Thanks to the efforts of the Brennan Center, reporters like Berman, and state Democrats, these attempts at restricting voting are not going unnoticed. Nor is the flimsy justification Republicans are trying to prop up in state legislatures.

“Every last one of these election bills are about the election didn’t turn out the way you wanted and you want to perpetuate the lie that Trump told you,” Georgia state Senator David Lucas (D) said in an impassioned, tearful floor speech on February 23. Berman noted that Lucas “grew up in the Jim Crow-era and was one of the first Black lawmakers elected to the Georgia legislature since Reconstruction,” lending extra emotional resonance to the remarks.

Pro-democracy activists beg Democrats: kill the filibuster and protect voting rights or we’re screwed

Pro-democracy organizers, legal experts, and advocates say the most important action Congress can take right now is to pass key legislation to codify voting rights protection into federal law. There’s HR 1, also known as the For the People Act, and the John Lewis Voting Rights Advancement Act.

In a statement to the Post, Sen. Jeff Merkley (D-OR) said, “The Big Lie about 2020 is built on an ugly truth: Trump and the Republican Party have turned their backs on our constitutional vision of government of, by, and for the people.”

He continued: “You heard it from Trump himself. We’ve got to get the For the People Act signed into law ASAP so the next elections are decided by the will of the voters, not rigged by corrupt politicians.”

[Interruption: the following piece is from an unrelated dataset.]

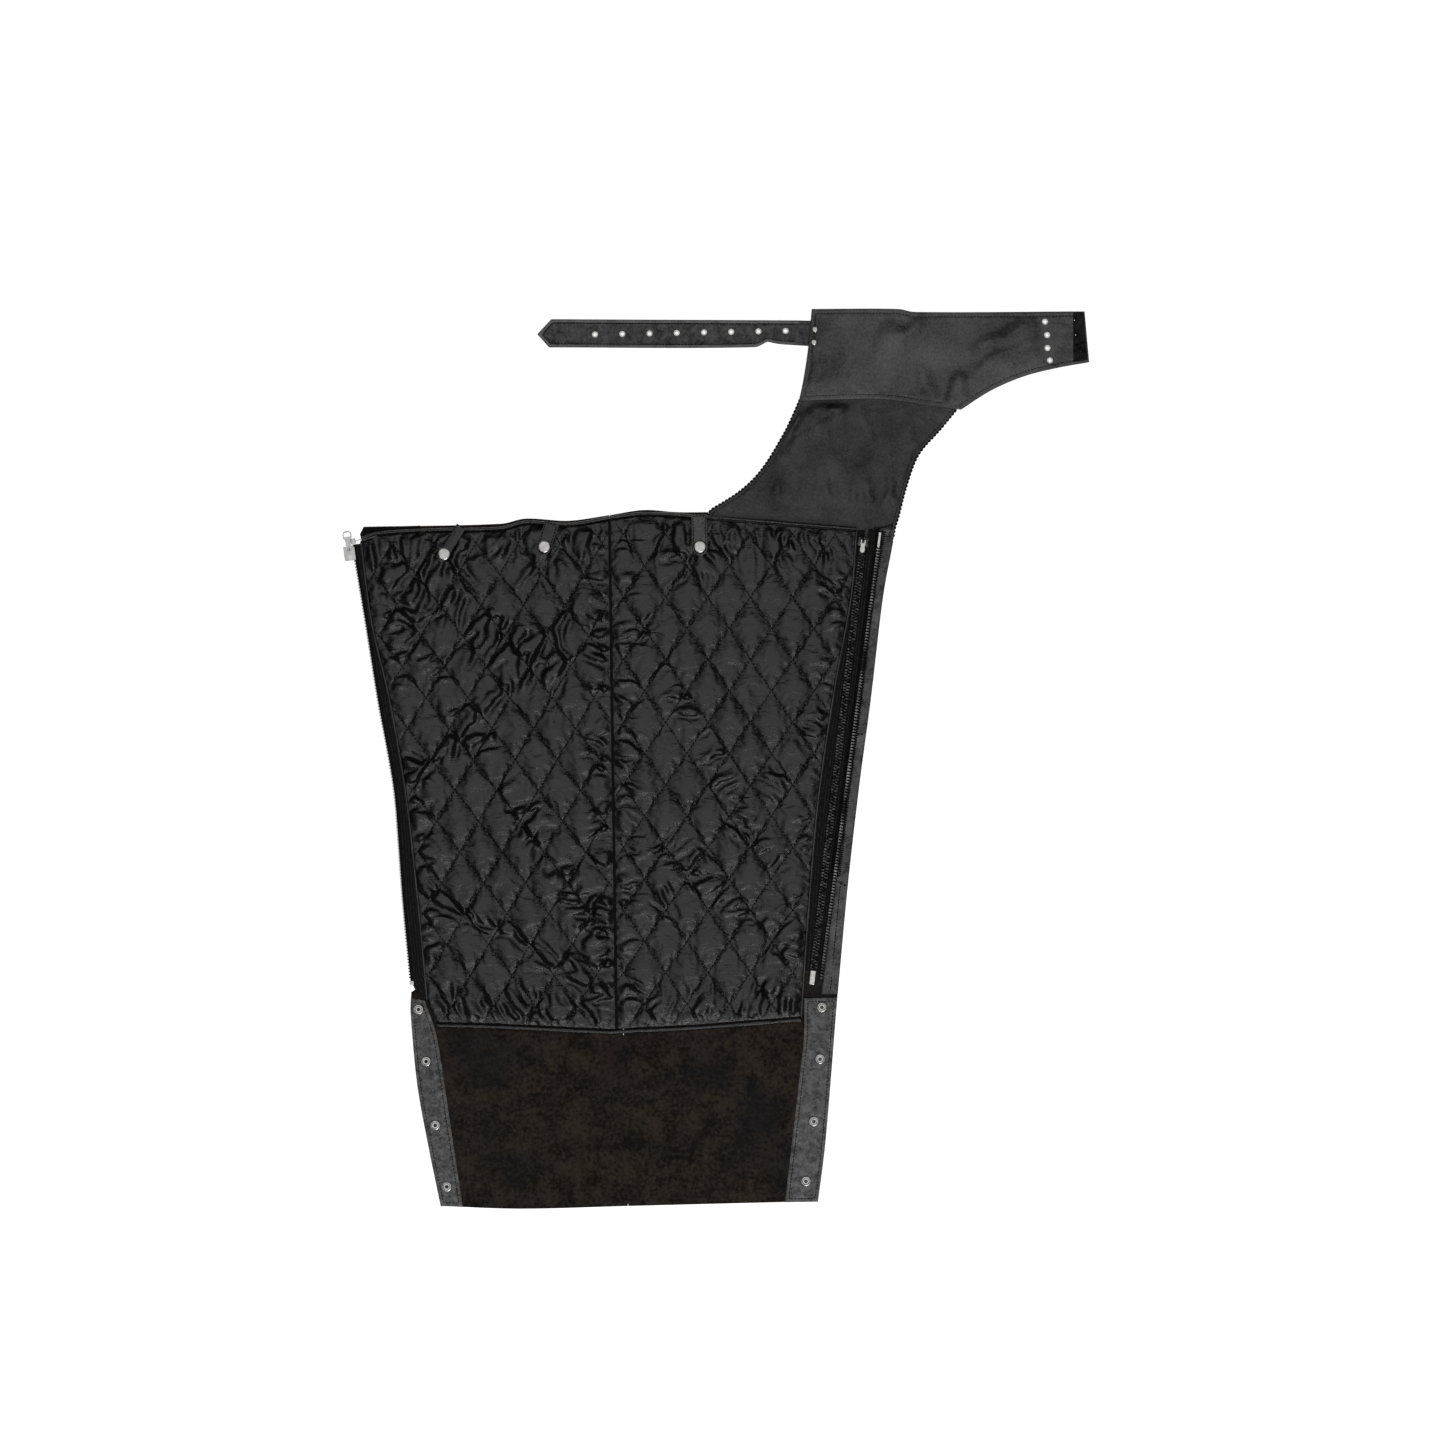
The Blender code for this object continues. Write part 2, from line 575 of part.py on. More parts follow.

The Brennan Center noted that some state lawmakers are “seizing on an energized electorate and persistent interest in democracy reform” to also introduce bills that would expand voting rights. The Feb. 19 report tallied more than 541 bills to do so in 37 states (and 125 of them are in New York and New Jersey). But the fastest and most expansive way to ensure that Americans’ voting rights are protected is by federal law, to supersede the state-by-state battles.

Given the current breakdown of Senate support for such laws, protecting voting rights will also likely require Democrats abolishing the filibuster, which progressives and pro-democracy advocates have repeatedly called for. With a 50-50 split in the Senate (and Vice President Kamala Harris’ tie-breaking vote that gives Dems a simple majority), abolishing the filibuster would expedite the voting rights agenda. Current Senate filibuster rules require 60 votes to move a bill forward, which Republicans often use to stall Democratic legislation despite being in the minority.

HR 1 received a huge boost of support Monday from the White House, when the Office and Management and Budget put out a statement that said, “this landmark legislation is urgently needed to protect the right to vote and the integrity of our elections, and to repair and strengthen American democracy.” The Biden administration noted that this legislation comes “in the wake of an unprecedented assault on our democracy” — the Capitol insurrection supported by the former president — and a “never before seen effort to ignore, undermine, and undo the will of the people.”